Surprisingly, Hogan saved the venue from what seemed to be inevitable liquidation. He appealed to creditors and donors to buy time and breathing room, allowing him to get the organization back on track. By May of 2009, Club Passim had spent the entire month “in the black” (making a profit). Under his leadership, the organization continued to achieve this feat every single month for the next two years.
But Hogan was not able to set Club Passim on a path towards long-term financial security without making some very difficult decisions. “I had to let a number of people go and really cut expenses,” he recounts. In total, he cut 23 percent of the operating budget as well as five of the twelve staff members. Although his decisions upset some members of the organization, Hogan believes many understood the realities of the situation. “A lot of those wounds have been healed. It wasn’t pleasant, but it was probably necessary for the survival of the organization.”

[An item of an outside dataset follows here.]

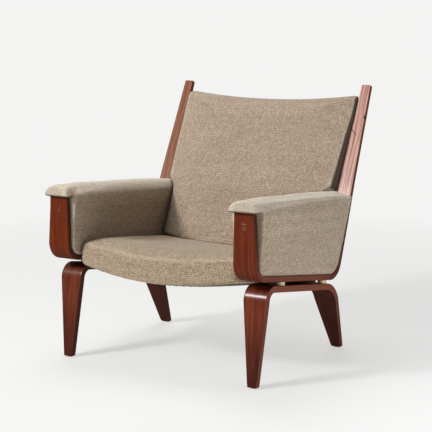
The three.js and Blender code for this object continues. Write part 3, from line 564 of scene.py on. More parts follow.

Eventually, those painful choices paid off. In just two years, Club Passim had eliminated all of its $89,000 debt in the midst of a major recession. But Hogan was not content with just a financial turnaround; he wanted to reclaim the lauded reputation that the venue had lost after ten years of financial disarray. “We had such a bad record before. I really wanted to establish the fact that we were running a different enterprise,” he explained. “We changed over almost everything.”
Hogan sought to maximize the staff’s efficiency, revamp the organization’s website, streamline ticket sales and significantly increase community outreach. Under his tenure, the Passim School of Music grew from 366 students in 2008 to over 700 in 2013. The school was founded in 2000, offering classes and workshops taught by local musicians who perform at the venue. Meanwhile, the venue itself hosted 455 concerts last year—more than one a day.

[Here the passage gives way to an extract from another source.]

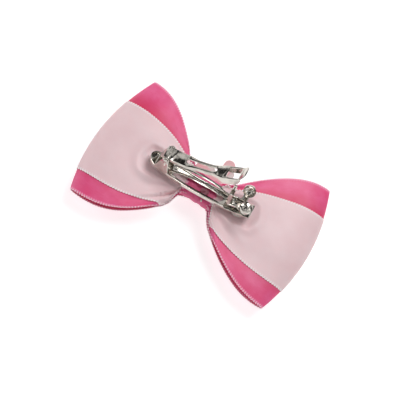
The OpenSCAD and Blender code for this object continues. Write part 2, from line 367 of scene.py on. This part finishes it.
@dataclass(frozen=True)
class Satin:
    """Woven satin ribbon with a picot selvedge, and painted shade: a darker red laid over the cloth
    near the pale ribbon's edges, as strong as shade.
    """

    name: str
    colour: Colour
    light: Colour
    half_width: float
    selvedge: float = 1.3
    picot_pitch: float = 1.25
    picot: Colour = (0.95, 0.66, 0.74)
    # Painted shade: the colour that stands in for the shadow beside and under the pale ribbon, and how
    # strongly it is laid on.
    painted_shade_colour: Colour = (0.60, 0.012, 0.05)
    shade: float = 0.0

    def material(self) -> bpy.types.Material:
        """Build the finish.

        Returns:
            The material.
        """
        s = Shader.named(self.name)
        across, along = s.cloth_place()
        threads = s.noise(s.vector(across * 9.0, along * 0.35, 0.0), 1.0, 2.0)
        slub = s.noise(s.vector(across * 0.12, along * 0.09, 0.0), 1.0, 3.0)
        edge = across.absolute().ramp(self.half_width - self.selvedge, self.half_width - 0.2)
        stitch = (along * (2 * math.pi / self.picot_pitch)).sine() * 0.5 + 0.5
        grain = (across * (2 * math.pi / 0.22)).sine() * 0.5 + 0.5
        tone = (slub * 0.55 + threads * 0.25 + edge * stitch * 0.5).ramp(0.15, 0.95)
        height = grain * 0.25 + threads * 0.35 + edge * stitch * 0.9
        # Painted shade: darkest up to 17 mm across, fading out by 27 mm, where the pale ribbon's edges
        # shadow the hot satin.
        near = (1 - across.absolute().ramp(17.0, 27.0)) * self.shade
        cloth = s.tint(near, s.blend(tone, self.colour, self.light), self.painted_shade_colour)
        return s.surface(
            Base_Color=s.tint(edge * stitch * 0.7, cloth, self.picot),
            Roughness=threads * 0.10 + edge * 0.18 + 0.34,
            Subsurface_Weight=0.2,
            Subsurface_Radius=(1.0, 0.35, 0.35),
            Subsurface_Scale=0.0012,
            Sheen_Weight=0.12,
            Sheen_Roughness=0.35,
            Sheen_Tint=(*self.light, 1.0),
            Specular_IOR_Level=0.45,
            Normal=s.relief(height, 0.00005),
        )


@dataclass(frozen=True)
class Nickel:
    """Bright nickel plate on pressed spring steel."""

    name: str = "nickel_plate"
    colour: Colour = (0.63, 0.595, 0.54)
    dull: Colour = (0.40, 0.375, 0.34)
    polish: float = 0.07

    def material(self) -> bpy.types.Material:
        """Build the finish.

        Returns:
            The material.
        """
        s = Shader.named(self.name)
        at = s.place()
        cloud = s.noise(at, 260.0, 3.0)
        speck = s.noise(at, 2400.0, 2.0)
        worn = cloud.ramp(0.42, 0.72)
        return s.surface(
            Base_Color=s.blend(worn * 0.8, self.colour, self.dull),
            Metallic=1.0,
            Roughness=worn * 0.07 + speck * 0.04 + self.polish,
            Normal=s.relief(cloud * 0.9 + speck * 0.1, 0.00009),
        )


@dataclass(frozen=True)
class Felt:
    """Short matted wool felt."""

    name: str
    colour: Colour
    light: Colour

    def material(self) -> bpy.types.Material:
        """Build the finish.

        Returns:
            The material.
        """
        s = Shader.named(self.name)
        at = s.place()
        fibre = s.noise(at, 3200.0, 4.0)
        cloud = s.noise(at, 420.0, 3.0)
        return s.surface(
            Base_Color=s.blend((fibre * 0.7 + cloud * 0.3).ramp(0.3, 0.7), self.colour, self.light),
            Roughness=fibre * 0.1 + 0.82,
            Sheen_Weight=0.5,
            Sheen_Roughness=0.5,
            Normal=s.relief(fibre * 0.7 + cloud * 0.3, 0.00012),
        )


@dataclass(frozen=True)
class Glue:
    """Set hot-melt glue, cloudy and slightly yellow."""

    name: str = "clear_glue"
    colour: Colour = (0.74, 0.70, 0.63)
    light: Colour = (0.86, 0.83, 0.78)

    def material(self) -> bpy.types.Material:
        """Build the finish.

        Returns:
            The material.
        """
        s = Shader.named(self.name)
        cloud = s.noise(s.place(), 700.0, 3.0)
        return s.surface(
            Base_Color=s.blend(cloud.ramp(0.3, 0.7), self.colour, self.light),
            Roughness=cloud * 0.2 + 0.18,
            Coat_Weight=0.3,
            Normal=s.relief(cloud, 0.00008),
        )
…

Along with his expansion of existing projects, Hogan has brought many fresh ideas to the table. In 2008, due to a large contribution from a donor, Hogan created the Iguana Music Fund, which annually awards grants of $500 to $2,000 dollars to 25 budding musicians in New England. Additionally, Hogan initiated two free, weekly concert series that run throughout every summer in Kendall Square and Harvard Square.
For Hogan, it is this type of outreach to local artists and the Cambridge community that originally drew him to the job. “There is a financial side, but the reason we’re in business is to fulfill our mission,” he explained. “We’re trying to provide exceptional musical experiences, nurture artists at all stages of their development, and build a vibrant musical community.”
Hogan’s efforts have reestablished the success that Club Passim experienced in its heyday from 1958 to 1968. During this golden age, Club Passim—then known as Club 47—attracted some of the era’s most talented musicians who had yet to be discovered. Joan Baez, Joni Mitchell, Bonnie Raitt and Bob Dylan are only a few of the many seminal artists who got their start at the club.
It was this high concentration of talent that drew Hogan to the venue in 1965, while he was a student at Harvard Law School. But marriage and family soon brought Hogan to the Boston suburbs, where he lived for three decades. When he returned to Cambridge in 2000, Hogan reconnected with the organization and eventually joined its board of directors in 2005.
While Hogan might seem like the perfect man for this job, his route to Club Passim was an unconventional one. The All-American golfer and self-taught guitar player graduated from Yale with a degree in philosophy before he received a J.D. from Harvard Law, and a PhD in psychology from Harvard as well. But Hogan’s many Ivy-League honors never led him down a clear-cut path. Tired of law school after two years, he dropped out and served as a Peace Corps Volunteer in Lesotho. When he returned, he worked for a grassroots anti-racism organization called Community Change, before finally finishing his law degree. He eventually worked in management consulting for thirty years. Hogan rejects the idea that he is a Renaissance man. “I’ve just been trying to figure out what I was meant to do in life, and for a variety of reasons that was not easy,” he explains. “I went down a lot of wrong paths.”
Nonetheless, Hogan admits that his diverse background has equipped him with the skills to handle many different situations. Whether he is dealing with a contractual issue or staff communication, Hogan often relies on his training in law, psychology and leadership consulting in his everyday work at Club Passim.
Hogan wants to ensure the long-term success of the organization and potentially oversee a major renovation of the venue to make it handicap-accessible. He is unsure though, whether it will be feasible to accomplish the multi-million dollar project before he leaves within the next few years.
Hogan has revitalized one of the most important folk music venues in America, but he still has one last item on his personal to-do list: “My dream is to play on the stage of Passim,” he says with a smile.